Kan emmek, insan eti yemek gibi bir de ruhu kasvete boğmak, buhrana itmek hatta öldürmek gibi bir durum var. Teşhis edilmemiş bir takım kendini bilmez kimsenin ağzına pelesenk olan sıfatlarla karşı karşıya bırakılıyoruz.
Neymiş? Metafizik uzmanıymış!
Neymiş? Cin çıkartırmış!
Cinlerin bir yerden çıkması için bu tarz şeytana dahi ihtiyacı olmayan insanları görmesi yeterli olur.
Cehaletin; diplomayla, sertifikayla bir bağlantısı olmadığının örneklerini bir kez daha yaşayarak görüyoruz.
İlk eğitimimizin konusu, insanlık olmalı!
Bugün bu olayı izleyen çocuklarımıza, hayal dünyalarına korku salınan insanlarımıza yapılan haksızlığı kınıyorum.
Bakın, bulunduğu yerden karakola değil tımarhaneye gitmesi gereken bu metafizikçinin tedavi edilene kadar felsefeden, kimyadan, fizikten, matematikten uzak tutulması gerekiyor.
Bu tarz insanların ilim okuması, ilme haksızlıktır.
Ruh bunalımına ortak arayan hançeri elinde bir zebani hissiyatı veriyorlar. Bu durumları yeni duymaya başlamıştık ki son olay, aşikar etti. Fakat buna inanan, inandırılan bir çok kişi var. O insanlar, aramızda! Peki ya bizler, gerçekten batıl kadar hakkı savunabiliyor muyuz?
Cümleyi uzatmakla, bağırmakla, kafiyeli cümleler kurmakla erişilen bir makam yok.

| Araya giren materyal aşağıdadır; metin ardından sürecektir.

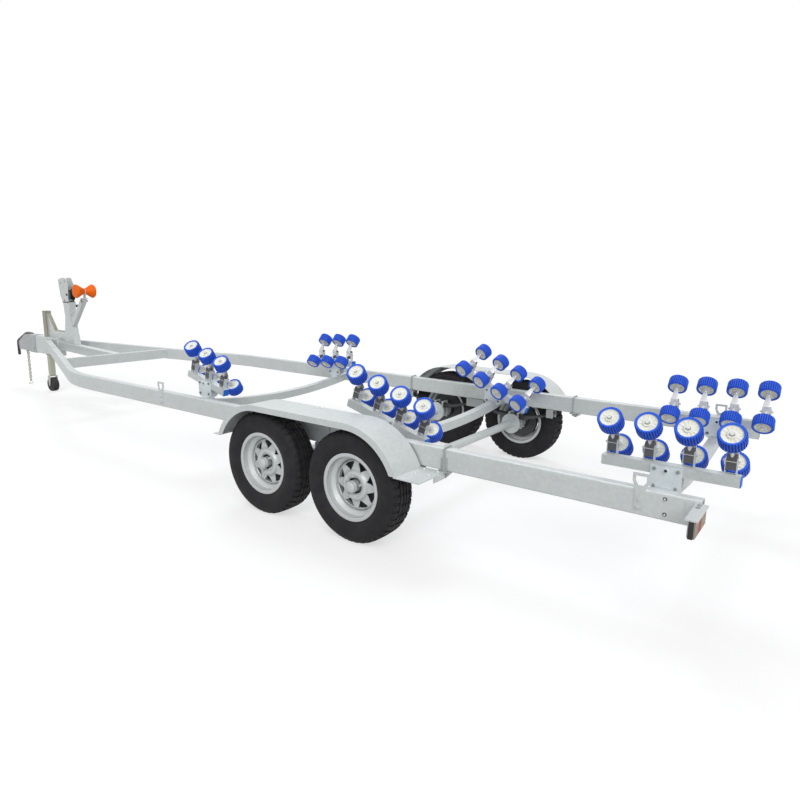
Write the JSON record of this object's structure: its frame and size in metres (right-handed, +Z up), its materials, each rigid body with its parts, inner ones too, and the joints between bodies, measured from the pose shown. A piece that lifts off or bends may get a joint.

Yakaza kavmi, zuza kavminin kendinden kaçışının hikayesini anlatacağını söyleyen bu saygısızların tek nefeste toplumdan ihraç edilmesi gerekiyor. İlk Yardım müdahalesi gereken bu olaylara, gözlerimizi açarak hedeflerimizi sağlam temeller üzerine oturtursak müdahale edebiliriz ve kurtuluşa ereriz.
Bu tarz iddialarda bulunanlardan kendimizi ve çevremizi koruyalım. Bu olaya gülmek dahi kalbi karartır.
İnanç duygumuzu bu tür insanlara yem edemeyiz.
Yaşamak, düşünmek, üretmek gibi çok daha önemli meselelerimiz var.
Eskiden beri ağızlardan düşmeyen sahih inancımıza sarılalım.
Felak, Nas ve Ayet-el Kürsi okuyup kendimizi kötülüklerden muhafaza edebiliriz.
Bu tip insanlardan Allah'a sığının. O sığınakta güven var. Mantık var. Duygu var. İrade var.
Ne anne, ne baba, ne de öğretmen derman. Meselemizin özü yaradan.
Geçin köşenize ruhunuzu dinleyin. Bol şükürle bol köpüklü kahvenizi için.
Çünkü; geleceği inşa eden mimarlar bizleriz.
Az dinlenip, çok çalışalım. Yolumuz uzun.